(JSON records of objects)

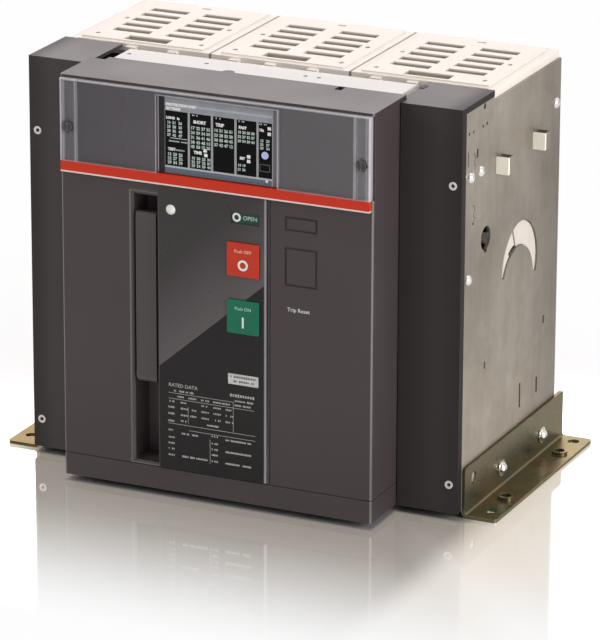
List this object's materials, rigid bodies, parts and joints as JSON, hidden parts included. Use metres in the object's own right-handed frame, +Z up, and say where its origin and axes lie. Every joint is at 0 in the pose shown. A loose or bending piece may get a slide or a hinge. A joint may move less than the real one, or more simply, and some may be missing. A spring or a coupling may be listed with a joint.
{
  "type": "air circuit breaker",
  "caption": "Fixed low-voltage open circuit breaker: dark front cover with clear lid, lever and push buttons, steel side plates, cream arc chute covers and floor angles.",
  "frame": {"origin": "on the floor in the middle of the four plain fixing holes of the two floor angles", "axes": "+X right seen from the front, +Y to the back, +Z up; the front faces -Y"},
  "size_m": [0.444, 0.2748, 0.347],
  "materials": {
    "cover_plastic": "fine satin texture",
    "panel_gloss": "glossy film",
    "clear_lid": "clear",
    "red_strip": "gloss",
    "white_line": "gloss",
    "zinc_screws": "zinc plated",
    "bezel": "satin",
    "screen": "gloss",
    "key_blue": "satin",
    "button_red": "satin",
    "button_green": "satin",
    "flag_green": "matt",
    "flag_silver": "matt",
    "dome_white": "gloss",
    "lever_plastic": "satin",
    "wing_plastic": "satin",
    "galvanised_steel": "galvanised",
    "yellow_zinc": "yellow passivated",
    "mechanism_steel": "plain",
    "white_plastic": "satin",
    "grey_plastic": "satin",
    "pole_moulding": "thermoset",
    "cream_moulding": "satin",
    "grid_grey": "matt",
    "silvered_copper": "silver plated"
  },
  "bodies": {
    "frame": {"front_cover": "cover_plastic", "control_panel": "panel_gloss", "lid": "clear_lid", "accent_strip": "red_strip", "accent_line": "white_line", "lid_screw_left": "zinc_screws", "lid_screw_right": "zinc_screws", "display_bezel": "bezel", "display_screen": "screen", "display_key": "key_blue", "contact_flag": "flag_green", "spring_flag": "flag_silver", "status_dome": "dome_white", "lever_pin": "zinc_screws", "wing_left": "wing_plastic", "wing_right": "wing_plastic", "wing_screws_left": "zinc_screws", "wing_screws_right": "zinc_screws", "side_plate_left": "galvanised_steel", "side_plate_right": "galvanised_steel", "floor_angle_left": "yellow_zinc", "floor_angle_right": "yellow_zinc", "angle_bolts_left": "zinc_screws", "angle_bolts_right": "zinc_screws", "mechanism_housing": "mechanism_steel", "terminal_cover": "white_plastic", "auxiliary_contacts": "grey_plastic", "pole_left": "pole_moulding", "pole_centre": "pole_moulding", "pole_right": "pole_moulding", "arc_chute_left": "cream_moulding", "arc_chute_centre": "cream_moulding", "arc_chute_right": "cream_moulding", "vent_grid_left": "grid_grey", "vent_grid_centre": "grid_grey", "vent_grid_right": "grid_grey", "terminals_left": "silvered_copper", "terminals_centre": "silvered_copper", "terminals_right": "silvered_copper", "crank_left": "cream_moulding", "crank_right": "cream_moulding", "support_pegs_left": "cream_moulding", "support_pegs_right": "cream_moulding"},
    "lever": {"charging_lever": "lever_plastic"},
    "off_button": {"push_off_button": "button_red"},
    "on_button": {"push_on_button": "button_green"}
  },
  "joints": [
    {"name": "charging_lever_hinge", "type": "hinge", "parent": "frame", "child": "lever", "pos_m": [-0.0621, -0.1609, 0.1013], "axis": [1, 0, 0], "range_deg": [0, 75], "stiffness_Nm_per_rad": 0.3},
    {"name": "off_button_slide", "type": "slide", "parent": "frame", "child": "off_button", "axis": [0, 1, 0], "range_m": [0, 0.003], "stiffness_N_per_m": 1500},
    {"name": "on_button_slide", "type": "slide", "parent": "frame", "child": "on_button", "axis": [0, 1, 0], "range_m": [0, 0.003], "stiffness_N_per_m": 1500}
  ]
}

==

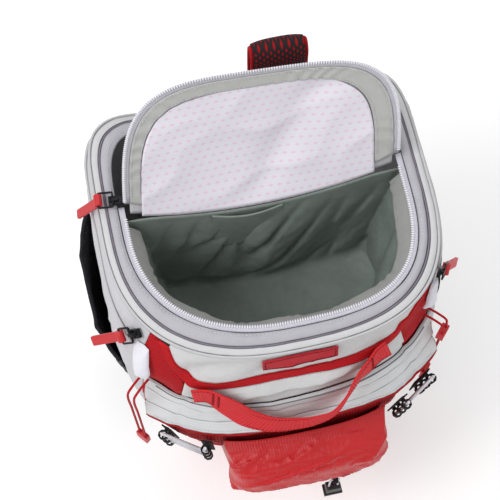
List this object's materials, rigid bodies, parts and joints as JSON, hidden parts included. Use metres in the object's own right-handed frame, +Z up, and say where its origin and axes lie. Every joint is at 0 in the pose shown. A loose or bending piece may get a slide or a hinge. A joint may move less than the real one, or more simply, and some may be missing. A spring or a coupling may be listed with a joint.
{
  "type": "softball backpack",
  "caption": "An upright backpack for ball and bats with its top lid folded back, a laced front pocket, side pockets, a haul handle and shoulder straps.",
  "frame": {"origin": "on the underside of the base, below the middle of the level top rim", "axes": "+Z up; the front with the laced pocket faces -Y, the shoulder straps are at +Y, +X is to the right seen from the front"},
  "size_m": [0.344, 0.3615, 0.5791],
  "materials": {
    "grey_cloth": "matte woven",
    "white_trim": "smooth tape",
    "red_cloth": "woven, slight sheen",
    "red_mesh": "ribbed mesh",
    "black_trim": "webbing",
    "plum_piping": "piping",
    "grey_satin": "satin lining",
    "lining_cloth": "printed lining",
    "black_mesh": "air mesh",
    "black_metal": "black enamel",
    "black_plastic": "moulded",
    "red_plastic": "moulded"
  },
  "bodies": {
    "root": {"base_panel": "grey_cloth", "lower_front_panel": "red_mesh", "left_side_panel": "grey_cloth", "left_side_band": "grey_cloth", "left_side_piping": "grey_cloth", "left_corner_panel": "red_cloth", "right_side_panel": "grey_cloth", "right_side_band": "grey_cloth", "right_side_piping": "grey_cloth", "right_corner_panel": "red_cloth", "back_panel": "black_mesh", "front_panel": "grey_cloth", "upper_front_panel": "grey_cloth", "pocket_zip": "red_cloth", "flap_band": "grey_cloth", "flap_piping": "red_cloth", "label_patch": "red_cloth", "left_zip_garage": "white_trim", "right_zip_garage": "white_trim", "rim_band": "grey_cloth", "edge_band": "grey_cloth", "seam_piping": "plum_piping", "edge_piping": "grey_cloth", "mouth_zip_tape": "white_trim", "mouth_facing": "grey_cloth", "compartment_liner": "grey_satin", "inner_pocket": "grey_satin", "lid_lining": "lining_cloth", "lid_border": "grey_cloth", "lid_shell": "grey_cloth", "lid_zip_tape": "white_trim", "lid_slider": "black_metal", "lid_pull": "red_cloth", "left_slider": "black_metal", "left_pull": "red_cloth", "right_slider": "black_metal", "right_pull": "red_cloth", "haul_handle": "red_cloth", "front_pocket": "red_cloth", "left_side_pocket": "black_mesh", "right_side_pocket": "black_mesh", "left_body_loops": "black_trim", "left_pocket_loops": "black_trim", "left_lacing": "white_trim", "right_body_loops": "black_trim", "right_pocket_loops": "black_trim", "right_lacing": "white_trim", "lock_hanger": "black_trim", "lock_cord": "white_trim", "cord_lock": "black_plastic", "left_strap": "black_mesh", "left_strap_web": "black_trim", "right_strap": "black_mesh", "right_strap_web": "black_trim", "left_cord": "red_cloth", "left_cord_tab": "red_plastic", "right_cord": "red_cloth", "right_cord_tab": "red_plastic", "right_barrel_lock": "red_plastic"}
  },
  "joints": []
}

▶ _Exercise goal_
Among the lines of the material, find those that hold the word "axes" and copy them.

▶ _Response to the task_
List this object's materials, rigid bodies, parts and joints as JSON, hidden parts included. Use metres in the object's own right-handed frame, +Z up, and say where its origin and axes lie. Every joint is at 0 in the pose shown. A loose or bending piece may get a slide or a hinge. A joint may move less than the real one, or more simply, and some may be missing. A spring or a coupling may be listed with a joint.
  "frame": {"origin": "on the floor in the middle of the four plain fixing holes of the two floor angles", "axes": "+X right seen from the front, +Y to the back, +Z up; the front faces -Y"},
List this object's materials, rigid bodies, parts and joints as JSON, hidden parts included. Use metres in the object's own right-handed frame, +Z up, and say where its origin and axes lie. Every joint is at 0 in the pose shown. A loose or bending piece may get a slide or a hinge. A joint may move less than the real one, or more simply, and some may be missing. A spring or a coupling may be listed with a joint.
  "frame": {"origin": "on the underside of the base, below the middle of the level top rim", "axes": "+Z up; the front with the laced pocket faces -Y, the shoulder straps are at +Y, +X is to the right seen from the front"},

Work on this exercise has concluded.